From a Cambridge Press Release:

A new Professorship dedicated to explaining what the Ancient Greeks did for us has been established at the University of Cambridge.

The A. G. Leventis Professorship of Greek Culture is the first chair in Classics to have been endowed at Cambridge since World War II. It will focus on the study of more than 1,000 years of Greek cultural achievements, and will highlight the lasting influence they continue to have on society today.

The first post-holder will be Professor Paul Cartledge (pictured), a leading authority on the history of Greek political thought and practice, especially democracy; and on the societies and economies of Classical Greece (especially Sparta). He has also examined the post-antique reception of ancient Greece and the Greeks - including the way in which they are portrayed in film and other media.

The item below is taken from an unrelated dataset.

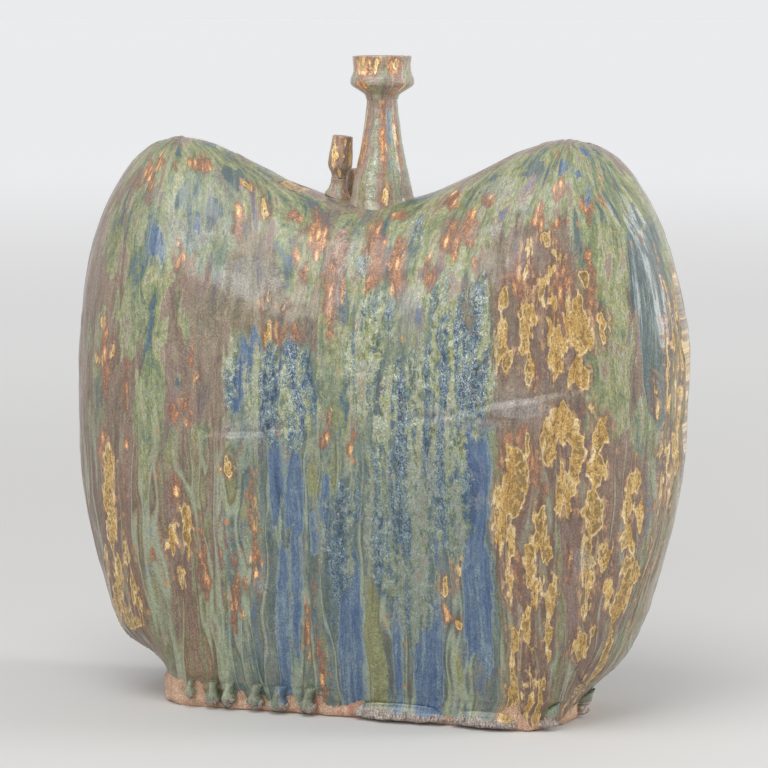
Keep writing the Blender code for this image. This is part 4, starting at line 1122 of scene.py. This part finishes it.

As well as being an expert in the field, Professor Cartledge has an active role in popularising the study of Ancient Greece through books, television and radio appearances. He was even a consultant on the 2007 box-office hit 300 - a gruesome depiction of the Spartan stand at the Battle of Thermopylae - by virtue of his (more accurate) book Thermopylae, The Battle That Changed The World.

His other books include the Cambridge Illustrated History of Ancient Greece and The Greeks: A Portrait of Self and Others. Forthcoming in 2009 are A History of Greek Political Thought in Action and Ancient Greece: A Very Short Introduction. He has been the historical consultant for several documentaries on Channel 4 and the BBC, and has made regular appearances to talk about his subject on radio shows such as In Our Time and Start The Week.

His work has even seen him awarded two Greek honours - he is a holder of the Gold Cross of the Honour of Order and an Honorary Citizen of (modern) Sparta. Besides the Leventis Professorship, he holds a visiting Global Distinguished Professorship at New York University, funded by the Greek Parliament.

The new chair has been endowed by a generous donation from the Cyprus-based Leventis Foundation. Established in 1979 as a result of provisions made by Anastasios G. Leventis, the Foundation aims to support educational, cultural, artistic and philanthropic causes with an emphasis on Greek and Cypriot cultural heritage.

The Leventis family has a special connection with Cambridge as the late Constantinos ("Deno") Leventis studied Classics at Clare College, where Professor Cartledge is a Fellow. The Foundation has also established a graduate scholarship fund for Classics at Clare.

Professor Cartledge said: "It is a huge honour to be named the first A. G. Leventis Professor of Greek Culture at Cambridge.

"The culture of the ancient Greeks is a pillar of western civilisation; their political ideas, philosophy, scientific enquiry, historical writing and art not only broke new ground but have inspired those who followed in their wake, from the Romans through to the present day. A central part of my role will be spreading awareness of the rich heritage that they have passed down."

Professor Cartledge will be giving his Inaugural lecture on Monday, February 16, 2009. Further details will be available one the University website news pages closer to the time.